As far back as 2005 – a year earlier than the Burberry flare up – Prada, another luxury colossus, was already openly discussing its plans to consider abandoning its policy of sourcing all its clothing in Italy and looking at moving manufacture to China, under the headline – “Prada not too proud to say ‘made in China’…” The article in The Times stated that – “ ’MADE in Italy, via China’ might soon be an appropriate label for a Prada blouse.” (Source: The Times, May 20 2005)

“ the success of luxury goods is no longer just about literal roots and origin but about the positioning of values and message ”

Prada’s plans for diversification was not met with the same negativity as Burberry’s, maybe because Prada explained a more creative and visionary rationale, embracing the cultures with the most expertise and heritage in the creation of different types of goods. As the shrewd and future- focused Chief Executive of Prada, Patrizio Bertelli, went on to state, “We will have to make a decision in the next few years,” he said. “Even if a product is made in ten different countries, it could be defined by ‘Made by Prada’.”

And at the end of 2010, his vision was brought to life with a new project called “Made in …” featuring collections identified by special labels dedicated to each country of origin, starting with “PRADA Made in Scotland” (tartan), “PRADA Made in Peru” (Alpaca wool), “PRADA Made in Japan” (Printed cotton) and “PRADA Made in India” (Woven leather).

But whilst revolutionizing both the definition of its brand provenance and the ideals of the market, the project does stem from an original idea deeply rooted in the heritage of the brand. In the early decades of the twentieth century, Miuccia Prada’s grandfather, the visionary Mario Prada, travelled the world in tireless pursuit of ideas and inspiration. His goal was not only to discover the most luxurious materials, exotic skins and sumptuous fabrics, but also to locate sophisticated craftsmen and manufacturers to realize his revolutionary designs. And now, using Mario Prada’s time-honed strategy, Prada continues this ideology, collaborating with these exquisite artisans across the globe to produce modern, innovative designs utilizing the traditional craftsmanship, materials, and manufacturing techniques of a specific region.

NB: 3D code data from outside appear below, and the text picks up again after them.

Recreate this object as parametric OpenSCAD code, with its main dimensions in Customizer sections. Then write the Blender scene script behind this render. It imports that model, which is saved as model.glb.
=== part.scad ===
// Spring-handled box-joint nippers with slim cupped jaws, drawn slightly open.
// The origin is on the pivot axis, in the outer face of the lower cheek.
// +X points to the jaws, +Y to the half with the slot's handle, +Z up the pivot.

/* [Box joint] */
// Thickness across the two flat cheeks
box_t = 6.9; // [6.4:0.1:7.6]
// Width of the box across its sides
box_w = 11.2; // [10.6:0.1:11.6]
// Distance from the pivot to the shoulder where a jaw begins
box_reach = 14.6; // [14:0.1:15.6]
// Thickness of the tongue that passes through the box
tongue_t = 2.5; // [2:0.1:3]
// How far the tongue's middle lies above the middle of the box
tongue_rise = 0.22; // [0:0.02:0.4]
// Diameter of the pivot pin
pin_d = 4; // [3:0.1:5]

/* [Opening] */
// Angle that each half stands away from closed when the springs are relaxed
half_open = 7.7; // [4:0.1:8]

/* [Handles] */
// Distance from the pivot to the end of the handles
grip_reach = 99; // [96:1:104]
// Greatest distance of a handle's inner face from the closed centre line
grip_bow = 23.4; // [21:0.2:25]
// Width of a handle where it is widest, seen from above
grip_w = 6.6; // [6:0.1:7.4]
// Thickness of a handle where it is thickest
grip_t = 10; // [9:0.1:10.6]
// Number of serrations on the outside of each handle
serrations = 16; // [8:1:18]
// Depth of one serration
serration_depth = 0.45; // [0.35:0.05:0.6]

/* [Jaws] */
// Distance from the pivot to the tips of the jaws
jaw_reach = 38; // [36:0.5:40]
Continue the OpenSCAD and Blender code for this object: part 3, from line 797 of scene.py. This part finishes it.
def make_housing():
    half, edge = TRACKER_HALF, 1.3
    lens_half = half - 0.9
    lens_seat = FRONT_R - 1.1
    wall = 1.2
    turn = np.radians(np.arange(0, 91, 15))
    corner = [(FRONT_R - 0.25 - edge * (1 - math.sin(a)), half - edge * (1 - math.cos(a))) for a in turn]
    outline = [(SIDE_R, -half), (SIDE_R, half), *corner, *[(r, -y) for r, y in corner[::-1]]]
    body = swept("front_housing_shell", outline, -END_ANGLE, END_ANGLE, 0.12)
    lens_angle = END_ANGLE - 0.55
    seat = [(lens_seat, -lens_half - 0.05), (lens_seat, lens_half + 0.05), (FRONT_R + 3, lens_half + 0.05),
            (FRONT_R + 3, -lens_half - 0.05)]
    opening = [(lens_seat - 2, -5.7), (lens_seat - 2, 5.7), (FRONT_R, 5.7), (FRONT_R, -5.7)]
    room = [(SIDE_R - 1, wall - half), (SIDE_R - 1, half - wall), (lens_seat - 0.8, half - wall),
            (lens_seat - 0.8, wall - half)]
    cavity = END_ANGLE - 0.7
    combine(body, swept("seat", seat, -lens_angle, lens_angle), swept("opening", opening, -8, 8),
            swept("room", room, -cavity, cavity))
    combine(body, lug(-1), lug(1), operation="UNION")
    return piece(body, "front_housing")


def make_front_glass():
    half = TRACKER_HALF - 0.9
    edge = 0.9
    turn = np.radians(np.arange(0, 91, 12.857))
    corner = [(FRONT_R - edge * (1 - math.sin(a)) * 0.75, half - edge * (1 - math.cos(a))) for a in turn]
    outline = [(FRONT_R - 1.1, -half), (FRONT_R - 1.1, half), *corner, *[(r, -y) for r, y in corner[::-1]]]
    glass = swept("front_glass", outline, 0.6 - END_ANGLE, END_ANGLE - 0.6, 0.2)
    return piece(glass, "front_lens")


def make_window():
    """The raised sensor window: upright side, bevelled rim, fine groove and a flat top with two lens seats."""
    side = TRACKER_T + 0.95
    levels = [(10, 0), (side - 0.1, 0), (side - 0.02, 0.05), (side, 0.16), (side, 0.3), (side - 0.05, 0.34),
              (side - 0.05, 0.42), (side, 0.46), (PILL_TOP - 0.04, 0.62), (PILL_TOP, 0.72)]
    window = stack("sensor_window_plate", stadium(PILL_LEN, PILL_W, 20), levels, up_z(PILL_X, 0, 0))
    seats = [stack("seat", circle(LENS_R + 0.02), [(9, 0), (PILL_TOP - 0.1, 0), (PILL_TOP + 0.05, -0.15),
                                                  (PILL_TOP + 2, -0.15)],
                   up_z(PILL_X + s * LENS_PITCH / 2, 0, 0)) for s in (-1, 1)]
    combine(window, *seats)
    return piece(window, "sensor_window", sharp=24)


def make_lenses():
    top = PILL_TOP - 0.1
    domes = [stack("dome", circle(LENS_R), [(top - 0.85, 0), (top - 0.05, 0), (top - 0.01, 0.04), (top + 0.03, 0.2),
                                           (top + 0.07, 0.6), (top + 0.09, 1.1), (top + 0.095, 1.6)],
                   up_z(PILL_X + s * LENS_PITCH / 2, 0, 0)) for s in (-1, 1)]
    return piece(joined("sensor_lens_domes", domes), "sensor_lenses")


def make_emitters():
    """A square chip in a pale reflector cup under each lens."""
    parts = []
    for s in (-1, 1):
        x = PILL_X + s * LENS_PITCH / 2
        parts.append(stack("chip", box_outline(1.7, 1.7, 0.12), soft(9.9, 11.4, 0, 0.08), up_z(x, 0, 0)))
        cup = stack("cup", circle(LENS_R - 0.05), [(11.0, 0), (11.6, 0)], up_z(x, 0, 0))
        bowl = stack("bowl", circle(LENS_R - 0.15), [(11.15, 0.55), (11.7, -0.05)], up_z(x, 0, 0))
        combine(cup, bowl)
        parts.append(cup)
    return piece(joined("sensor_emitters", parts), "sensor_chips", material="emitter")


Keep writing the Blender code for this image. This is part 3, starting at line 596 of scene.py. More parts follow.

And whilst I am not trying to just focus on Prada – Prada is, so far, the only brand actually putting this new approach into such sophisticated practice. In addition to its ‘Made in…’ project, January 2010 saw the brand hold its first ever fashion show outside of Berlin – choosing Beijing. As with Burberry, China is the bull’s-eye for the growth of the luxury industry and Prada now operates in 10 cities in China with plans to increase its presence in the next two years, tripling stores to 45 from 15, and opening a new design studio in Hong Kong.

But, it is not just the targeting of the Chinese elite with its first runway show that is of particular note with Prada but the fact that – until now – Miuccia Prada has never produced a diffusion collection that particularly diversified for different markets, as is common for other Luxury conglomerates. For this collection, the brand considered the different codes of the market it was entering and changed the fabric of several garments from cotton (regarded as work wear) to sequins (luxury wear). And just as brands will need to embrace diversity, they will also need to look at how the brand proposition of a recognised global icon can and should
translate – both behaviourally and aesthetically – in the different markets with which they choose to partner.

But it is potentially a double-edged sword. Brands need to have a presence in growing markets – as evidenced by the surge of premium luxury brands entering, for example, the Indian retail sector. Costs of raw luxury materials have been pushed up (cotton, cashmere, leather…) and brands need to economise and look for the production and manufacturing territories that offer the best deal. But, balanced against this, is the need to weigh up the negative and positive consumer response to a luxury brand’s source and place of origin.

“ brands need to economise and look manufacturing territories that offer the best deal, but to also weigh up the consumer response to a luxury brand’s source and place of origin ”

Perhaps the notion of ‘Made by….’ Having the same cachet as – or replacing – ‘Made in…’ is an idealistic notion. Traditionally, the search for superior quality – and manufacture in a country perceived to be associated with high quality or particular expertise – has been the most powerful motivator for consumers when purchasing luxury goods.

Can we now shift the balance to both promote the brand and correctly position place of manufacture to influence the consumer towards purchase just as Prada seems to have successfully achieved? However, regardless of the issues, brands need to embrace the challenge of how to conquer and work with new territories as we take the necessary steps to becoming a globalised or – more pertinently global yet localised – marketplace.

Perhaps the real message here is that the future of luxury does not necessarily lie solely in logo-ing, labelling and safe guarding luxury – as was the case in the past, to counter the risk of counterfeiting – but in allowing luxury brands to display the kind of provocative and challenging behaviour that makes it so remarkable. luxury needs to step away from its previous obligations to set a new benchmark in creativity, craft and idealism – surely some of its most important values – which embraces the opportunity for real open mindedness to exist in new guises in the constantly evolving world order that we the consumer have created with our changing desires.